● What you have to do
Everything in the listing should be restated word for word.
____ Records for processing
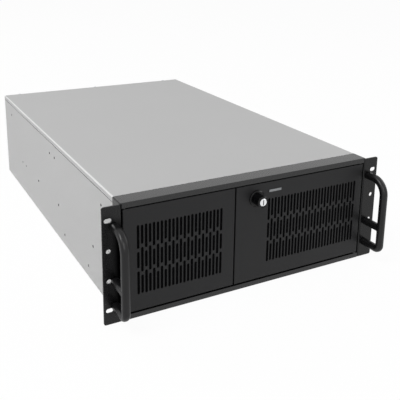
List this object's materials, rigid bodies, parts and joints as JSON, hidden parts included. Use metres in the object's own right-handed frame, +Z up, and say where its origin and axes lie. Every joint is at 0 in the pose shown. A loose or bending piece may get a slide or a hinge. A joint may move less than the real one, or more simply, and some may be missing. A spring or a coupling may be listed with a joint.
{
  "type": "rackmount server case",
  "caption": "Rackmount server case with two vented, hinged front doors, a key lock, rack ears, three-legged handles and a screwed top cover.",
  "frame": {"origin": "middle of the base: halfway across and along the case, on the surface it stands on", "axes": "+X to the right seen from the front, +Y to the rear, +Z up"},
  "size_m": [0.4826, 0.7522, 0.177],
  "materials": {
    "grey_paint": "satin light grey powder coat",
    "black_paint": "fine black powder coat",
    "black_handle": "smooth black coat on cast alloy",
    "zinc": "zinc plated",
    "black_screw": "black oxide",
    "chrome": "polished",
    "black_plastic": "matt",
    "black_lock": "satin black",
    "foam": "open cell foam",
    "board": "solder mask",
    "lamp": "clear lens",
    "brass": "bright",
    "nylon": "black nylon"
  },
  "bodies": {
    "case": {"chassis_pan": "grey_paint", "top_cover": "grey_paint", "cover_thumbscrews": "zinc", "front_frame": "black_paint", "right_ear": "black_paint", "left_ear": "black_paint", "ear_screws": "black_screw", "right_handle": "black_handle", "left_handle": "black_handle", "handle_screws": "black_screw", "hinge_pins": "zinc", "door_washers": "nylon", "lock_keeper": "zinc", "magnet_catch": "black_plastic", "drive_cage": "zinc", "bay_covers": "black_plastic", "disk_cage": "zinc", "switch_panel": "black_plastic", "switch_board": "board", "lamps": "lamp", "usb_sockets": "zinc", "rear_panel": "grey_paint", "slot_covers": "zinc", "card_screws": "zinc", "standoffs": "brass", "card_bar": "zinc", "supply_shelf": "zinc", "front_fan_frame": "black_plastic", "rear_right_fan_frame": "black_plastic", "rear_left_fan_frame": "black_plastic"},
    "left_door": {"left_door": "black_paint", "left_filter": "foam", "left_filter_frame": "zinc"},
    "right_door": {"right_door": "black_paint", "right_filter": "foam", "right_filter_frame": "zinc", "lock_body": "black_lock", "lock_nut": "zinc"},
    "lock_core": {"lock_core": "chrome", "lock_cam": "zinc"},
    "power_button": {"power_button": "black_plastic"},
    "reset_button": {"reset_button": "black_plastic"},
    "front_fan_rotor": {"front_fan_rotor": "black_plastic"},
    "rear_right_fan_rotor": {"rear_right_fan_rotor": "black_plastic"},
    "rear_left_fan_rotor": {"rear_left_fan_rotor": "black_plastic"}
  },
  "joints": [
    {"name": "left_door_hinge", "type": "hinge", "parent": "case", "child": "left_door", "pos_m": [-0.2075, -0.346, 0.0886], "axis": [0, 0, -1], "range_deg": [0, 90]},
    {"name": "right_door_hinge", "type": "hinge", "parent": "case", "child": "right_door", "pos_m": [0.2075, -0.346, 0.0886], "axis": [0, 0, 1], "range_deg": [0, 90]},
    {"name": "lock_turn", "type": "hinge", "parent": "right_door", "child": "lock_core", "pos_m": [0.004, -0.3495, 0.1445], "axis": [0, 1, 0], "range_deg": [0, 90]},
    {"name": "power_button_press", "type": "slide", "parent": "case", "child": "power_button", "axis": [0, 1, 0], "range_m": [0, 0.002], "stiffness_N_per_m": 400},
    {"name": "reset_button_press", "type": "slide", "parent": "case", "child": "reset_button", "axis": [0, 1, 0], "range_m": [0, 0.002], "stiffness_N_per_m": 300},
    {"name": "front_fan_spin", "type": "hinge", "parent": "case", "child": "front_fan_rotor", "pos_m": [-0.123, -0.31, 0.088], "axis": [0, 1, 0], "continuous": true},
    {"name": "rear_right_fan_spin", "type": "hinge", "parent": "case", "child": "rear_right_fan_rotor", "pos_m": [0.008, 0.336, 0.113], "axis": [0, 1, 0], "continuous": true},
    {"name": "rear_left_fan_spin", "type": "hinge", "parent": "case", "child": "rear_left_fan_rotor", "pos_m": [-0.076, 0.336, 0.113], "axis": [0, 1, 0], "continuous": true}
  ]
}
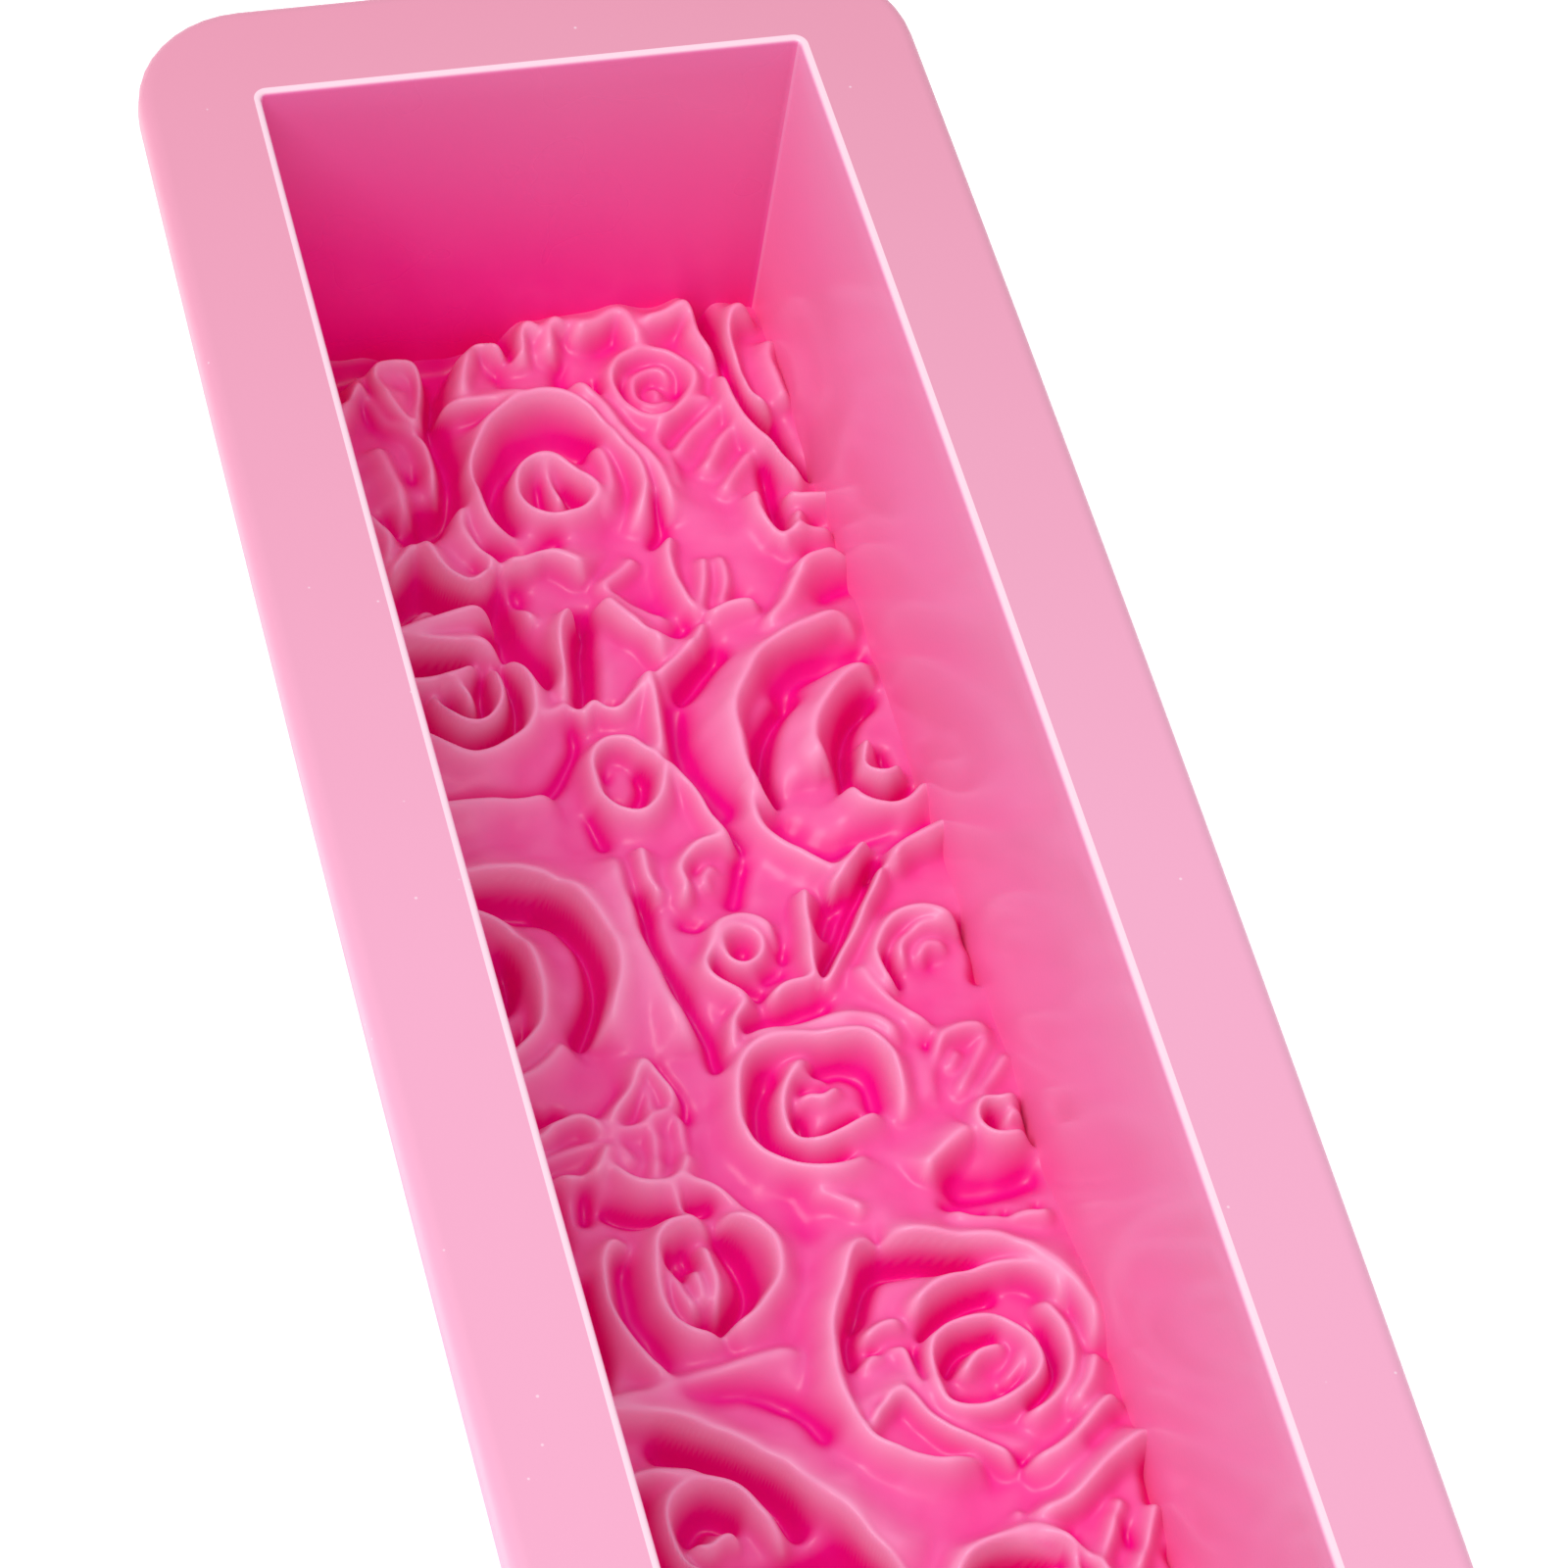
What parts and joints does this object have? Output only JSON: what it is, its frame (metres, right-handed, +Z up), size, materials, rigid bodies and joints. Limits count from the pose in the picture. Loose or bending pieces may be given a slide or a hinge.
________
● Correct answer
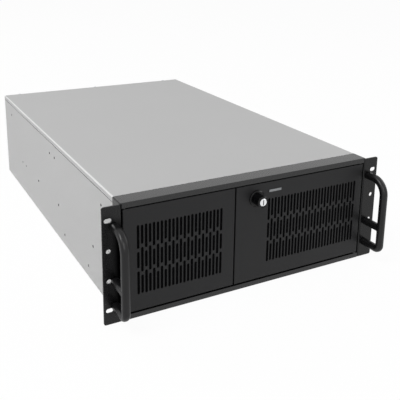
List this object's materials, rigid bodies, parts and joints as JSON, hidden parts included. Use metres in the object's own right-handed frame, +Z up, and say where its origin and axes lie. Every joint is at 0 in the pose shown. A loose or bending piece may get a slide or a hinge. A joint may move less than the real one, or more simply, and some may be missing. A spring or a coupling may be listed with a joint.
{
  "type": "rackmount server case",
  "caption": "Rackmount server case with two vented, hinged front doors, a key lock, rack ears, three-legged handles and a screwed top cover.",
  "frame": {"origin": "middle of the base: halfway across and along the case, on the surface it stands on", "axes": "+X to the right seen from the front, +Y to the rear, +Z up"},
  "size_m": [0.4826, 0.7522, 0.177],
  "materials": {
    "grey_paint": "satin light grey powder coat",
    "black_paint": "fine black powder coat",
    "black_handle": "smooth black coat on cast alloy",
    "zinc": "zinc plated",
    "black_screw": "black oxide",
    "chrome": "polished",
    "black_plastic": "matt",
    "black_lock": "satin black",
    "foam": "open cell foam",
    "board": "solder mask",
    "lamp": "clear lens",
    "brass": "bright",
    "nylon": "black nylon"
  },
  "bodies": {
    "case": {"chassis_pan": "grey_paint", "top_cover": "grey_paint", "cover_thumbscrews": "zinc", "front_frame": "black_paint", "right_ear": "black_paint", "left_ear": "black_paint", "ear_screws": "black_screw", "right_handle": "black_handle", "left_handle": "black_handle", "handle_screws": "black_screw", "hinge_pins": "zinc", "door_washers": "nylon", "lock_keeper": "zinc", "magnet_catch": "black_plastic", "drive_cage": "zinc", "bay_covers": "black_plastic", "disk_cage": "zinc", "switch_panel": "black_plastic", "switch_board": "board", "lamps": "lamp", "usb_sockets": "zinc", "rear_panel": "grey_paint", "slot_covers": "zinc", "card_screws": "zinc", "standoffs": "brass", "card_bar": "zinc", "supply_shelf": "zinc", "front_fan_frame": "black_plastic", "rear_right_fan_frame": "black_plastic", "rear_left_fan_frame": "black_plastic"},
    "left_door": {"left_door": "black_paint", "left_filter": "foam", "left_filter_frame": "zinc"},
    "right_door": {"right_door": "black_paint", "right_filter": "foam", "right_filter_frame": "zinc", "lock_body": "black_lock", "lock_nut": "zinc"},
    "lock_core": {"lock_core": "chrome", "lock_cam": "zinc"},
    "power_button": {"power_button": "black_plastic"},
    "reset_button": {"reset_button": "black_plastic"},
    "front_fan_rotor": {"front_fan_rotor": "black_plastic"},
    "rear_right_fan_rotor": {"rear_right_fan_rotor": "black_plastic"},
    "rear_left_fan_rotor": {"rear_left_fan_rotor": "black_plastic"}
  },
  "joints": [
    {"name": "left_door_hinge", "type": "hinge", "parent": "case", "child": "left_door", "pos_m": [-0.2075, -0.346, 0.0886], "axis": [0, 0, -1], "range_deg": [0, 90]},
    {"name": "right_door_hinge", "type": "hinge", "parent": "case", "child": "right_door", "pos_m": [0.2075, -0.346, 0.0886], "axis": [0, 0, 1], "range_deg": [0, 90]},
    {"name": "lock_turn", "type": "hinge", "parent": "right_door", "child": "lock_core", "pos_m": [0.004, -0.3495, 0.1445], "axis": [0, 1, 0], "range_deg": [0, 90]},
    {"name": "power_button_press", "type": "slide", "parent": "case", "child": "power_button", "axis": [0, 1, 0], "range_m": [0, 0.002], "stiffness_N_per_m": 400},
    {"name": "reset_button_press", "type": "slide", "parent": "case", "child": "reset_button", "axis": [0, 1, 0], "range_m": [0, 0.002], "stiffness_N_per_m": 300},
    {"name": "front_fan_spin", "type": "hinge", "parent": "case", "child": "front_fan_rotor", "pos_m": [-0.123, -0.31, 0.088], "axis": [0, 1, 0], "continuous": true},
    {"name": "rear_right_fan_spin", "type": "hinge", "parent": "case", "child": "rear_right_fan_rotor", "pos_m": [0.008, 0.336, 0.113], "axis": [0, 1, 0], "continuous": true},
    {"name": "rear_left_fan_spin", "type": "hinge", "parent": "case", "child": "rear_left_fan_rotor", "pos_m": [-0.076, 0.336, 0.113], "axis": [0, 1, 0], "continuous": true}
  ]
}
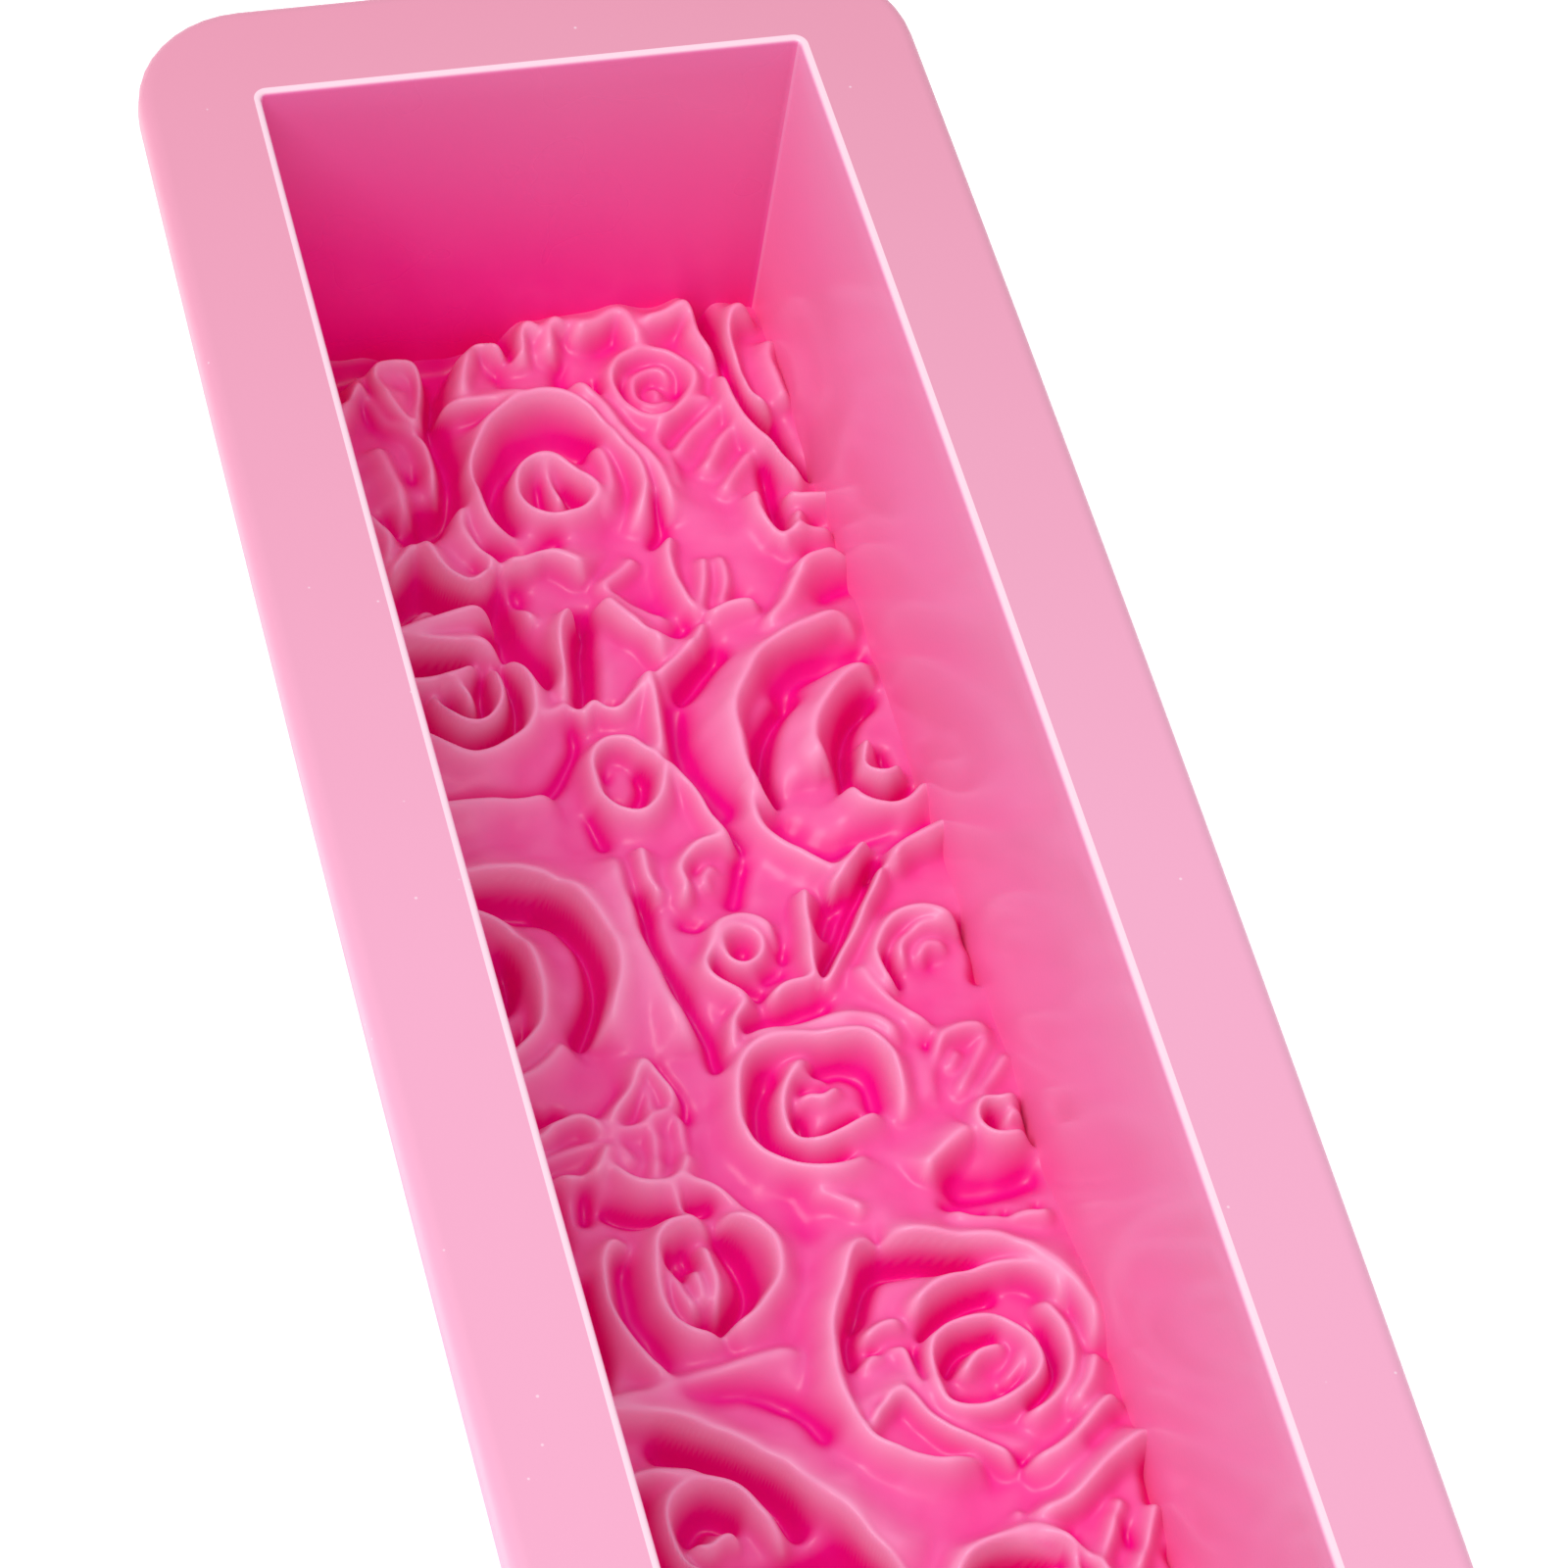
What parts and joints does this object have? Output only JSON: what it is, its frame (metres, right-handed, +Z up), size, materials, rigid bodies and joints. Limits count from the pose in the picture. Loose or bending pieces may be given a slide or a hinge.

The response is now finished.